The programme reminds me of my first interaction with an Orangeman, which was co-incidentally, one of my first encounters with a Protestant of any description. I had taken a job as a Christmas casual at our local Post Office, and was assigned to a massive wall of wooden boxes or pigeonholes. Each pigeonhole represented a street, or section of road, in our Post Office's catchment area, and the whole wall was sectioned into ten "walks", each walk being the route of a particular postman. The streets were arranged within each section to correspond to the order of route that each postman walked. The task of the twelve or so eager teenagers facing the wall, was to dip into the huge bins of mail lined up opposite the wall, and fill a specific "walk" as quickly as possible. Interestingly, we were not required to undertake any tests for the job. In those days, literacy was assumed.

After a few days, I became chummy with the kid next to me who'd been assigned "Bonsall Drive to Fairfield Crescent". We chatted as teenagers do: "Allright?", "Allright". "Cant wait to hometime". "Yeah. I'm starvin". Later on, as our intimacy developed, we began to put whole sentences together, and Billy learnt that I played bass in my brother's group. "I play meself" said Billy. "Pipes in a band". "What sort of band?", I asked. ""You know, marchin band" Billy said "With the Lodge". I laughed, "The Lodge? The Orangemen? You know what's funny? My mum used to throw stones at you guys when you marched, and here we are, mates!". Billy looked up "You're a redneck?" he said. "Yeah", I laughed ""Hope no one in Canny Farm finds out!". Canny Farm was the area me and Billy had been assigned to, and was traditionally a wall to wall Protestant area. Billy glared at me, and the above conversation represents the longest, and final conversation we had. Thereafter, Billy would'nt acknowledge me at all.

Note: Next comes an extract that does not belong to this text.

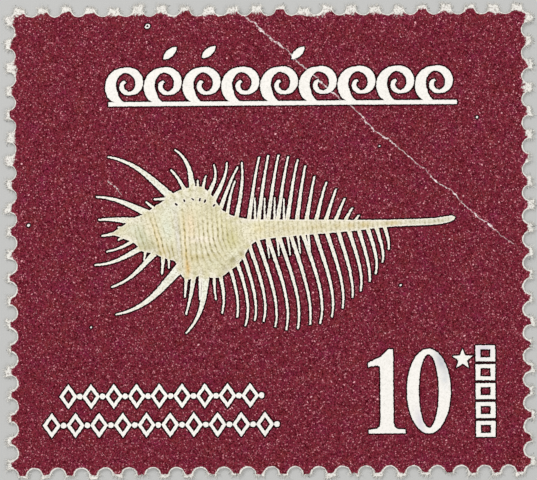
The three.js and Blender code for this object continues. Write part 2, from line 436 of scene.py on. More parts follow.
def combTree(name, envelope):
    tree, given, result = newTree(name, "GeometryNodeTree", [
        ("Count", "Int", 10), ("Root Start", "Vector", (0, 0, 0)), ("Root End", "Vector", (1, 0, 0)),
        ("Way", "Float", 1.0), ("Longest", "Float", 1.0), ("Crowding", "Float", 0.0), ("Slope", "Float", 0.0),
        ("Slope Growth", "Float", 0.0), ("Curl", "Float", 0.0), ("Root Width", "Float", 0.1),
        ("Tip Width", "Float", 0.05), ("Seed", "Int", 0), ("Material", "Material", None),
    ], [("Mesh", "Geometry")])
    line = addNode(tree, "GeometryNodeMeshLine", {
        "Count": given["Count"], "Start Location": given["Root Start"], "Offset": given["Root End"]},
        mode="END_POINTS")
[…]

Irony is a much overused concept, but years later I was researching my own geneaology. The directly Irish branch of my family tree is hard to establish, except that the McEvoys were one of the Seven Septs of Leish. My patrinomy is easier to trace, with the result that relatively early in my search I discovered that my father's Godfather was one Reverend Nicholson, a mentor of Dr Ian Paisley. Dr Ian Paisley is described in many ways, "firebrand", "man of God", "lunatic", "bigot", "hero", but all descriptions of him agree on one thing. Paisley is a Unionist, probably the most pre-eminent Loyalist in recent times, and a hero to Orangemen everywhere. If only Billy had known - perhaps we would have been friends.